* Data for this task
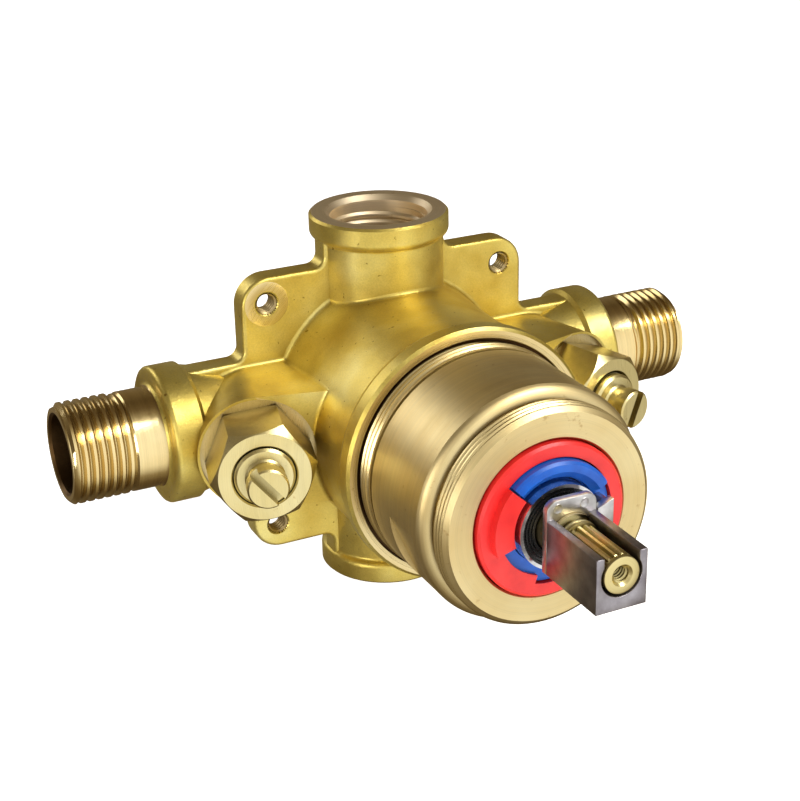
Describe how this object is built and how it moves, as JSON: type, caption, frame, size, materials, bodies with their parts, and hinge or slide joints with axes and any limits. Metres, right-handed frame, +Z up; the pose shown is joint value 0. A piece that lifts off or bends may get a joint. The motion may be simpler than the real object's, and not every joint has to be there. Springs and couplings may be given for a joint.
{
  "type": "concealed shower valve body",
  "caption": "Brass in-wall shower mixer body with threaded inlets, outlet ports, screwdriver stops, bonnet and a square handle adapter.",
  "frame": {"origin": "centre of the four fixing holes, on the back face of the ears", "axes": "+X from the hot inlet to the cold inlet, -Y to the front along the spindle, +Z up"},
  "size_m": [0.1432, 0.11, 0.0806],
  "materials": {
    "cast_brass": "as cast, satin",
    "machined_brass": "turned, bright",
    "red_plastic": "satin moulding",
    "blue_plastic": "satin moulding",
    "black_plastic": "turned grooves",
    "white_plastic": "moulded",
    "cast_zinc": "die cast",
    "bright_steel": "bright",
    "ceramic": "lapped",
    "rubber": "moulded"
  },
  "bodies": {
    "valve": {"valve_body": "cast_brass", "bonnet": "machined_brass", "body_seal": "rubber", "bonnet_seal": "rubber", "hot_limit_ring": "red_plastic", "limit_cam": "blue_plastic", "retaining_ring": "bright_steel", "spindle_collar": "black_plastic", "cartridge_base": "white_plastic", "cartridge_shell": "white_plastic", "cartridge_seals": "rubber", "fixed_disc": "ceramic", "balance_sleeve": "bright_steel", "balance_plug": "bright_steel", "left_stop_nut": "machined_brass", "right_stop_nut": "machined_brass"},
    "spindle_set": {"spindle": "machined_brass", "spindle_seals": "rubber", "handle_adapter": "cast_zinc", "disc_carrier": "white_plastic", "moving_disc": "ceramic"},
    "balance_spool": {"balance_spool": "bright_steel"},
    "left_plug": {"left_stop_plug": "machined_brass", "left_seat_washer": "rubber"},
    "left_stem": {"left_stop_stem": "machined_brass", "left_stem_seal": "rubber"},
    "right_plug": {"right_stop_plug": "machined_brass", "right_seat_washer": "rubber"},
    "right_stem": {"right_stop_stem": "machined_brass", "right_stem_seal": "rubber"}
  },
  "joints": [
    {"name": "spindle_turn", "type": "hinge", "parent": "valve", "child": "spindle_set", "pos_m": [0, -0.08, 0], "axis": [0, 1, 0], "range_deg": [0, 104]},
    {"name": "balance_slide", "type": "slide", "parent": "valve", "child": "balance_spool", "axis": [1, 0, 0], "range_m": [-0.0022, 0.0022]},
    {"name": "left_lift", "type": "slide", "parent": "valve", "child": "left_plug", "axis": [-0.2588, -0.9659, 0], "range_m": [-0.00405, 0.00155]},
    {"name": "left_turn", "type": "hinge", "parent": "left_plug", "child": "left_stem", "pos_m": [-0.03145, -0.0017, 0], "axis": [-0.2588, -0.9659, 0], "range_deg": [-972.01, 372.01]},
    {"name": "right_lift", "type": "slide", "parent": "valve", "child": "right_plug", "axis": [0.2588, -0.9659, 0], "range_m": [-0.00535, 0.00025]},
    {"name": "right_turn", "type": "hinge", "parent": "right_plug", "child": "right_stem", "pos_m": [0.03145, -0.0017, 0], "axis": [0.2588, -0.9659, 0], "range_deg": [-1284.01, 60.01]}
  ],
  "couplings": [
    {"joint": "left_turn", "follows": "left_lift", "rad_per_m": 4188.8},
    {"joint": "right_turn", "follows": "right_lift", "rad_per_m": 4188.8}
  ]
}
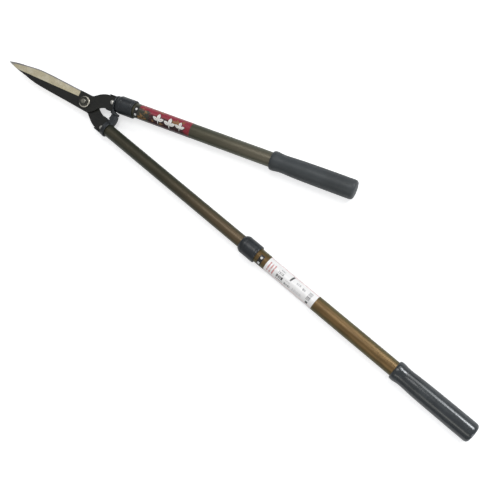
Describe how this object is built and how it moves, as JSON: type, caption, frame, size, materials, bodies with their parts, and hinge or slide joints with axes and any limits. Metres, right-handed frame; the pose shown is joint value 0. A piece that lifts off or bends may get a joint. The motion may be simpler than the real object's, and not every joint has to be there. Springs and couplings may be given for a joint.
{
  "type": "telescopic hedge shears",
  "caption": "Two-handed garden shears with crossed willow-leaf blades on a bolt pivot, and telescopic tube handles with twist-lock collars and swelled grips.",
  "frame": {"origin": "centre of the pivot bolt's head face", "axes": "+X from the pivot towards the handles along the closed blades, +Z out of the nut side, +Y towards the short handle"},
  "size_m": [0.8683, 0.2351, 0.0287],
  "materials": {
    "blade_steel": "satin black coating, bare ground bevel",
    "bright_steel": "zinc plated",
    "dark_nut": "blackened",
    "bracket_plastic": "satin moulded",
    "collar_plastic": "satin moulded",
    "bush_plastic": "matte moulded",
    "inner_tube_paint": "gloss dark olive brown",
    "short_tube_paint": "gloss olive bronze",
    "long_tube_paint": "gloss bronze",
    "grip_plastic": "glossy dark blue grey",
    "red_label": "printed film",
    "white_label": "printed film",
    "lock_decal": "printed film"
  },
  "bodies": {
    "long_side": {"rear_blade": "blade_steel", "pivot_bolt": "bright_steel", "pivot_washer": "bright_steel", "pivot_nut": "dark_nut", "long_rivet": "bright_steel", "long_socket": "bracket_plastic", "long_inner_tube": "inner_tube_paint", "long_guide_bush": "bush_plastic"},
    "short_side": {"front_blade": "blade_steel", "short_rivet": "bright_steel", "short_socket": "bracket_plastic", "short_inner_tube": "inner_tube_paint", "short_guide_bush": "bush_plastic"},
    "short_outer": {"short_outer_tube": "short_tube_paint", "short_grip": "grip_plastic", "short_lock_collet": "bush_plastic", "short_label": "red_label", "short_lock_decal": "lock_decal"},
    "short_collar": {"short_lock_collar": "collar_plastic"},
    "long_outer": {"long_outer_tube": "long_tube_paint", "long_grip": "grip_plastic", "long_lock_collet": "bush_plastic", "long_label": "white_label", "long_lock_decal": "lock_decal"},
    "long_collar": {"long_lock_collar": "collar_plastic"}
  },
  "joints": [
    {"name": "blade_pivot", "type": "hinge", "parent": "long_side", "child": "short_side", "pos_m": [0, 0, 0.00875], "axis": [0, 0, 1], "range_deg": [0, 55]},
    {"name": "short_extend", "type": "slide", "parent": "short_side", "child": "short_outer", "axis": [0.9919, 0.1267, 0], "range_m": [0, 0.268]},
    {"name": "long_extend", "type": "slide", "parent": "long_side", "child": "long_outer", "axis": [0.9844, -0.1761, 0], "range_m": [-0.268, 0]},
    {"name": "short_lock_twist", "type": "hinge", "parent": "short_outer", "child": "short_collar", "pos_m": [0.0646, 0.02352, 0.00875], "axis": [0.9919, 0.1267, 0], "range_deg": [0, 60]},
    {"name": "long_lock_twist", "type": "hinge", "parent": "long_outer", "child": "long_collar", "pos_m": [0.33669, -0.07064, 0.00875], "axis": [0.9844, -0.1761, 0], "range_deg": [0, 60]}
  ]
}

* Problem to work on
In the entries above, identify every line with the word "bends". Copy those lines.

* Answer
Describe how this object is built and how it moves, as JSON: type, caption, frame, size, materials, bodies with their parts, and hinge or slide joints with axes and any limits. Metres, right-handed frame, +Z up; the pose shown is joint value 0. A piece that lifts off or bends may get a joint. The motion may be simpler than the real object's, and not every joint has to be there. Springs and couplings may be given for a joint.
Describe how this object is built and how it moves, as JSON: type, caption, frame, size, materials, bodies with their parts, and hinge or slide joints with axes and any limits. Metres, right-handed frame; the pose shown is joint value 0. A piece that lifts off or bends may get a joint. The motion may be simpler than the real object's, and not every joint has to be there. Springs and couplings may be given for a joint.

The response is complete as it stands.